Hotel openings these days are an everyday event. How is 11 Howard different?
The property has the mix of feeling very relevant yet classic. The design is Scandinavian—there’s lots of light, high ceilings, and light colors. But this clean look is infused with the essence of New York. There’s a spiral staircase inspired by the fire escapes in so many buildings in New York City and a graffiti wall outside designed by Jeff Koons that’s 14 stories high.
There’s not much that’s public about the new restaurant at the Brooklyn Museum. What can you tell us about it?
All I can say for now is that it should open by the end of May and will have a farm-to-table food concept. Design wise, it will look nothing like a restaurant.
You’ve been on your own for two years now. How is your day-to-day work life different than it was when you were with Ian?
I work the same hours, about 50 hours a week, but the biggest change is that I set the agenda and the pace. I choose the projects I want to take on. When I left Ian, I was overseeing 12 projects. Now I manage six but expend more creative energy on each one.
For more about the hotel industry, check out this Fortune video:
Generally speaking, what is the architecture field like for women?

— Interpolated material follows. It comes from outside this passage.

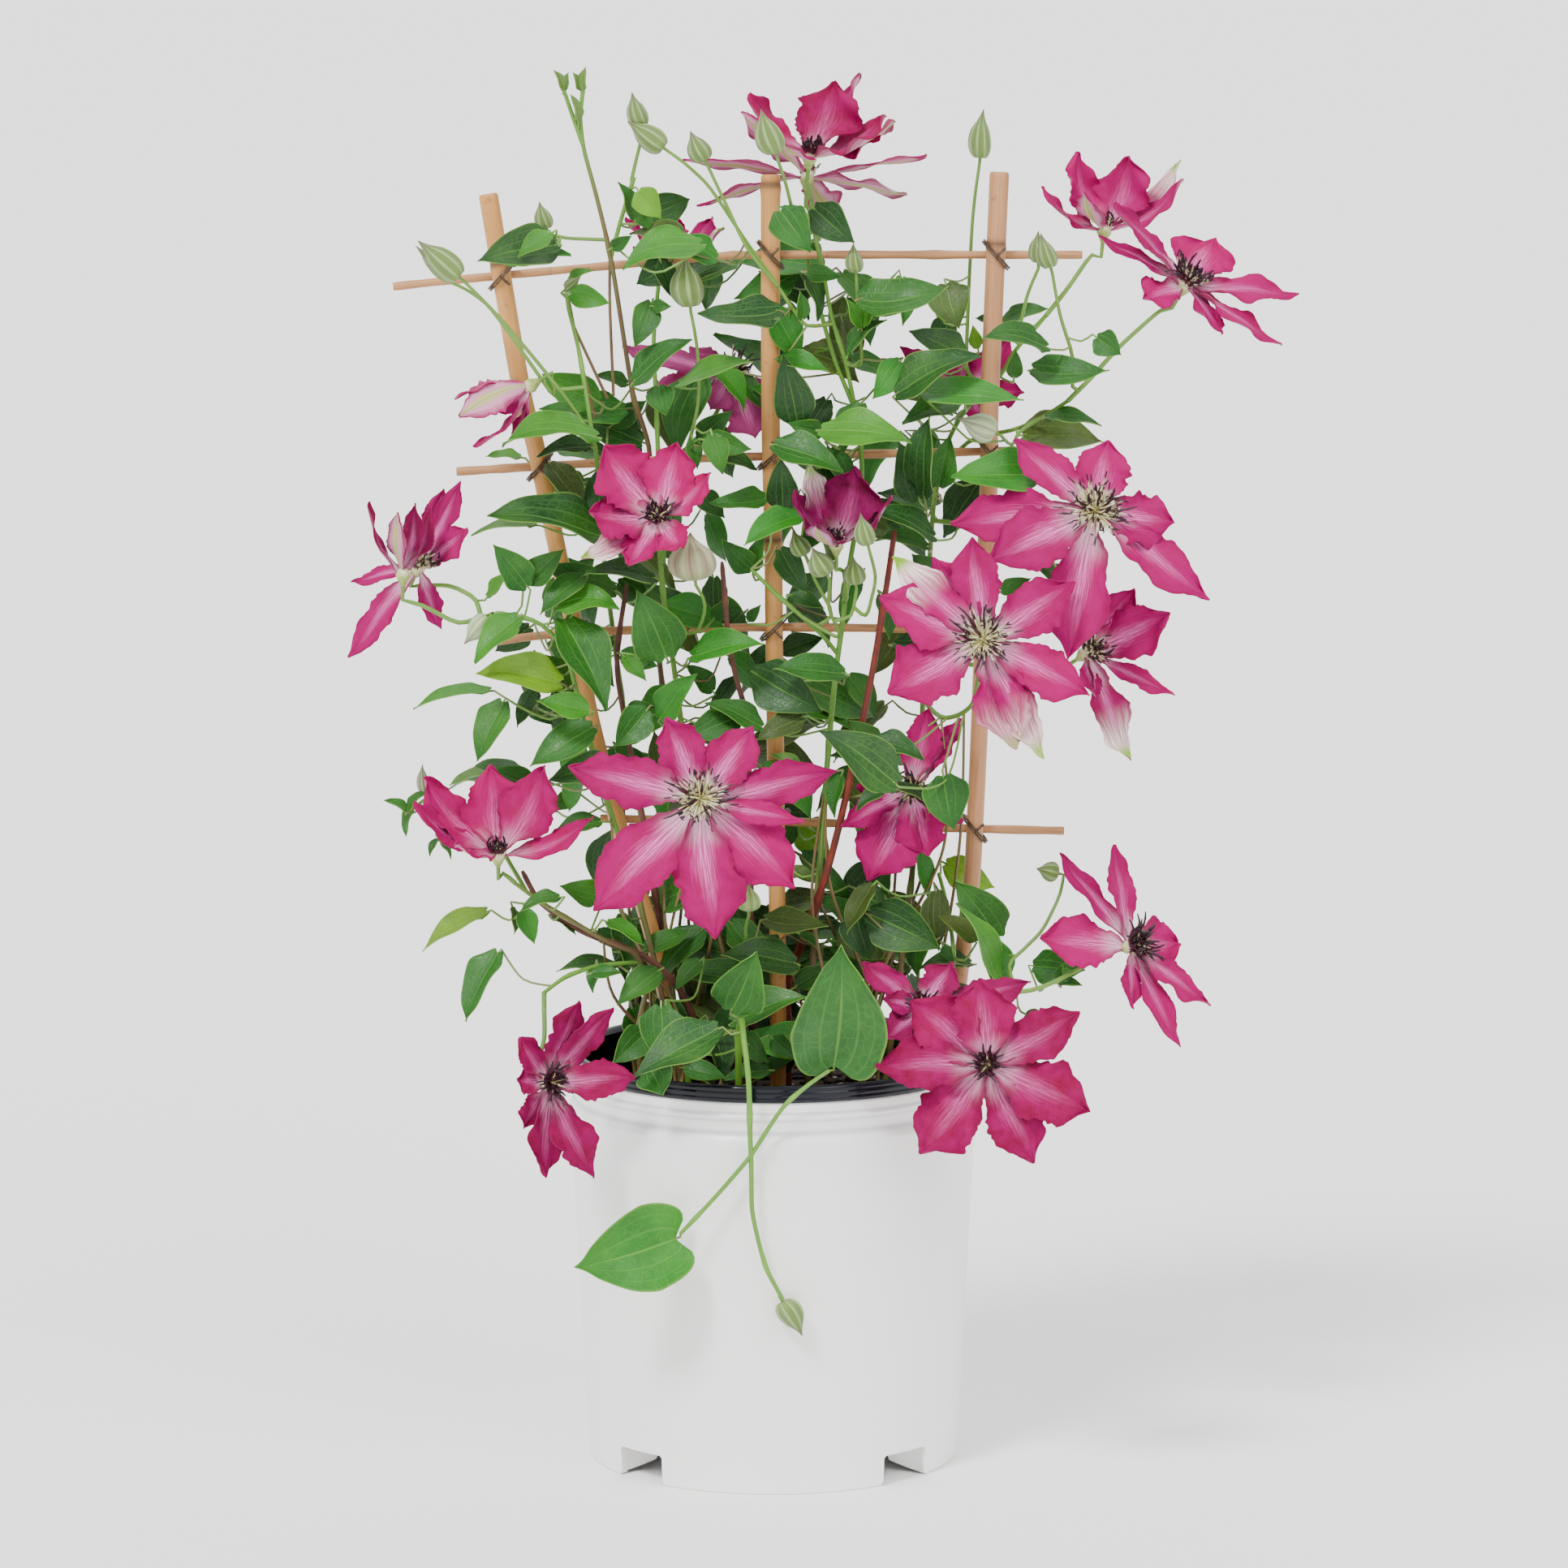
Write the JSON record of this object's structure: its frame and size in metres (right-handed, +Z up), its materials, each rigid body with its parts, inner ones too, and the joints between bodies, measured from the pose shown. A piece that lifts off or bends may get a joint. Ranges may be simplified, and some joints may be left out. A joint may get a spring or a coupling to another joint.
{
  "type": "clematis plant on a trellis",
  "caption": "Climbing clematis in full bloom, trained flat up a fan of bamboo stakes with thin cross rungs, growing in a round nursery pot.",
  "frame": {"origin": "centre of the whole part's bounding box, on the floor that the pot stands on", "axes": "+Z up, the front of the plant faces -Y, +X to the right as seen from the front"},
  "size_m": [0.3856, 0.1888, 0.5689],
  "materials": {
    "pot_white": "satin moulded plastic",
    "lining_navy": "smooth glossy plastic",
    "potting_soil": "loose crumbly potting mix",
    "bamboo": "dry bamboo cane, satin",
    "tie_wire": "thin coated tie wire",
    "leaf_green": "living leaf, softly shiny, veined",
    "woody_bark": "reddish brown bark",
    "tepal_magenta": "velvety tepal with a paler middle bar",
    "stamen_cream": "cream filaments with dark anthers"
  },
  "bodies": {
    "root": {"bloom_at_rim_left": "tepal_magenta", "bloom_at_rim_right": "tepal_magenta", "bloom_back_left": "tepal_magenta", "bloom_back_middle": "tepal_magenta", "bloom_back_right": "tepal_magenta", "bloom_behind_rim": "tepal_magenta", "bloom_behind_stake": "tepal_magenta", "bloom_dark_cup": "tepal_magenta", "bloom_far_left_cup": "tepal_magenta", "bloom_far_left_open": "tepal_magenta", "bloom_left_cup": "tepal_magenta", "bloom_left_nodding": "tepal_magenta", "bloom_low_right": "tepal_magenta", "bloom_lower_left_large": "tepal_magenta", "bloom_right_cup": "tepal_magenta", "bloom_right_hidden": "tepal_magenta", "bloom_right_large": "tepal_magenta", "bloom_right_open": "tepal_magenta", "bloom_right_upper": "tepal_magenta", "bloom_top_back": "tepal_magenta", "bloom_top_front": "tepal_magenta", "bloom_upper_left": "tepal_magenta", "hanging_shoot": "leaf_green", "pot": "pot_white", "pot_lining": "lining_navy", "rim_leaves": "leaf_green", "rung_1": "bamboo", "rung_2": "bamboo", "rung_3": "bamboo", "rung_4": "bamboo", "soil": "potting_soil", "stake_left": "bamboo", "stake_middle": "bamboo", "stake_right": "bamboo", "stamens_at_rim_left": "stamen_cream", "stamens_at_rim_right": "stamen_cream", "stamens_low_right": "stamen_cream", "stamens_lower_left_large": "stamen_cream", "stamens_right_large": "stamen_cream", "stamens_right_open": "stamen_cream", "stamens_right_upper": "stamen_cream", "stamens_upper_left": "stamen_cream", "tie_left_1": "tie_wire", "tie_middle_1": "tie_wire", "tie_middle_2": "tie_wire", "tie_middle_3": "tie_wire", "tie_right_1": "tie_wire", "tie_right_4": "tie_wire", "vine_left": "leaf_green", "vine_low_left": "leaf_green", "vine_low_right": "leaf_green", "vine_middle": "leaf_green", "vine_middle_left": "leaf_green", "vine_right": "leaf_green", "vine_upper_left": "leaf_green", "woody_branch_low": "woody_bark", "woody_stem_left": "woody_bark", "woody_stem_middle": "woody_bark", "woody_stem_right": "woody_bark", "young_shoot": "leaf_green"}
  },
  "joints": []
}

Tough. There are a lot of women in the industry, but not many are well known or get recognition for their skills compared to men. Zaha Hadid is one of the rare exceptions. Like so many other fields, it’s dominated by men.
Have you faced any hurdles because of your gender?
In the beginning, yes. I remember that any time I tried to voice an opinion when I was dealing with the heads of the construction companies that were in charge of building the hotels I was designing, it wasn’t taken seriously. I had to work doubly hard to prove myself.